The other day we were witness to once such example of the vapidness of in-game trading when a Diablo 4 player managed to sell off their high quality crossbow (I've heard conflicting opinions about it's BIS status) for 30 billion gold. Roughly three times the maximum limit of in-game gold and a number so ludicrous that it ended up getting trading temporarily pulled for every player as the developers tried to rub their eyes and figure out what happened. But when you really examine the question of why any player would sink so much money into an item that it likely due to be unpowered by the next update seeing as how Diablo 4 is only a bit of the way through it's first season, a startling realisation strikes you around the upside of your head like my Grandmother's palm whenever you forgot to take off your shoes at the front door. Because gold doesn't mean anything.
The value of the actual ingame currency in these styles of games almost always ends up witling down into nothingness in the face of the actual items themselves, resulting in yet another barter-economy style online game world. And in games where such barters aren't permitted, then gold merely serves as a conduit between such trades- which one might argue is the ultimate purpose of currency from a far and objective perspective, but at the end you should really be asking what the point of in-game money even is anymore. The most expensive thing that Diablo players spend their money on is item stat re-rerolling, but the current stat poll is so pathetic that it's largely seen as a waste of money to even attempt. Maybe a better system needs to exist.
Money should be useful for stocking up on supplies, crafting ingredients, item repairs- it should be a metric of progress to chase which opens up potential as you accrue more of it. I know that sounds very simplistic and basic, but when it comes to game design these are some of the fundamental purpose questions you have to ask and if money becomes as useless as air for either it's abundance or the lack of genuine items to buy with it- then you've left a pointless concept in the final game that muddles the ultimate product.

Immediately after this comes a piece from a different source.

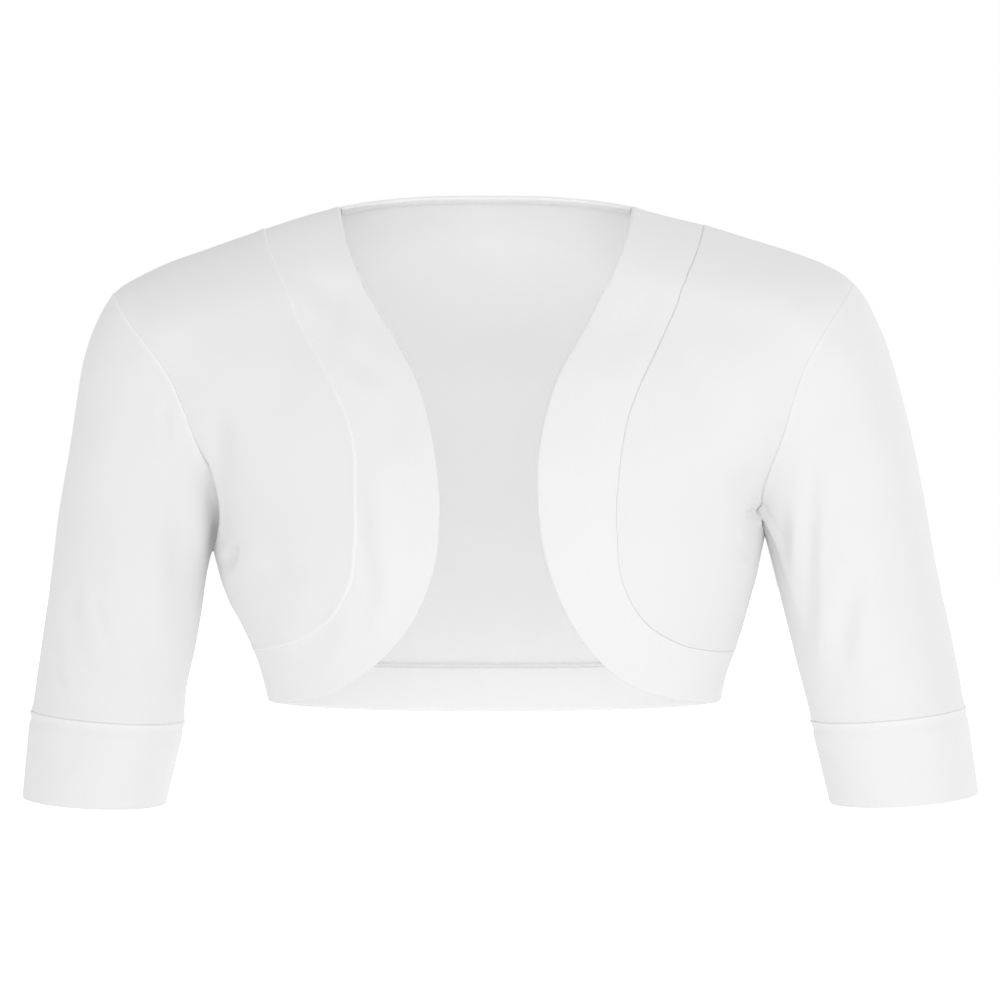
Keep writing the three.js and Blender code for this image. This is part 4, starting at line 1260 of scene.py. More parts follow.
def stitch_tree() -> bpy.types.NodeTree:
    """The tree that lays arched thread stitches at a pitch along lines on the cloth."""
    group, nodes, given, out = make_group(
        "stitch_row",
        "GeometryNodeTree",
        [
            ("Geometry", "NodeSocketGeometry", None),
            ("Pitch", "NodeSocketFloat", 0.003),
            ("Length", "NodeSocketFloat", 0.0024),
            ("Thread", "NodeSocketFloat", 0.0003),
            ("Arch", "NodeSocketFloat", 0.0003),
            ("Turn", "NodeSocketFloat", 0.0),
            ("Zigzag", "NodeSocketFloat", 0.0),
            ("Wander", "NodeSocketFloat", 0.05),
            ("Seed", "NodeSocketInt", 1),
            ("Material", "NodeSocketMaterial", None),
        ],
        [("Geometry", "NodeSocketGeometry")],
    )
    line = nodes.add("GeometryNodeMeshToCurve")
    nodes.join(given.outputs["Geometry"], line.inputs["Mesh"])
    even = nodes.add("GeometryNodeResampleCurve", mode="LENGTH")
    nodes.join(line.outputs["Curve"], even.inputs["Curve"])
    nodes.join(given.outputs["Pitch"], even.inputs["Length"])

    half = nodes.math("MULTIPLY", given.outputs["Length"], 0.5)
    ends = []
    for x in (nodes.math("MULTIPLY", half, -1.0), half):
        end = nodes.add("ShaderNodeCombineXYZ")
        nodes.join(x, end.inputs["X"])
        ends.append(end.outputs[0])
    peak = nodes.add("ShaderNodeCombineXYZ")
    nodes.join(nodes.math("MULTIPLY", given.outputs["Arch"], 2.0), peak.inputs["Z"])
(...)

Of course, people expect there to be money; and osmosis of life worth teaches us to respect the idea of money. But that innate practicality recognises the pointlessness all the while, and whilst the very lifeblood of commerce runs thin and watery, it can't flow into the promised fountain front of player driven trading like we dream of.
It's an oxymoron. A game needs to make money purposeful in order to create the husk of an online world for players to make trade meaningful. And maybe that clash of forces is why no serious game has ever managed to successful nail it. To this day the most believable marketplace in terms of player developed value is the CS:GO Marketplace, and that's only because those knife skins go for real money because that is an actual market. Sometimes I ponder about the potential of player controlled markets actually functioning how it's intended, but those dreams are often accompanied by other fantasies such as aimable roleplay titles where players live and collaborate like a genuine functioning society would. Such flights of fancy are, of course, the stuff of Faeries and Witches, and bare no place in high-thinking heads.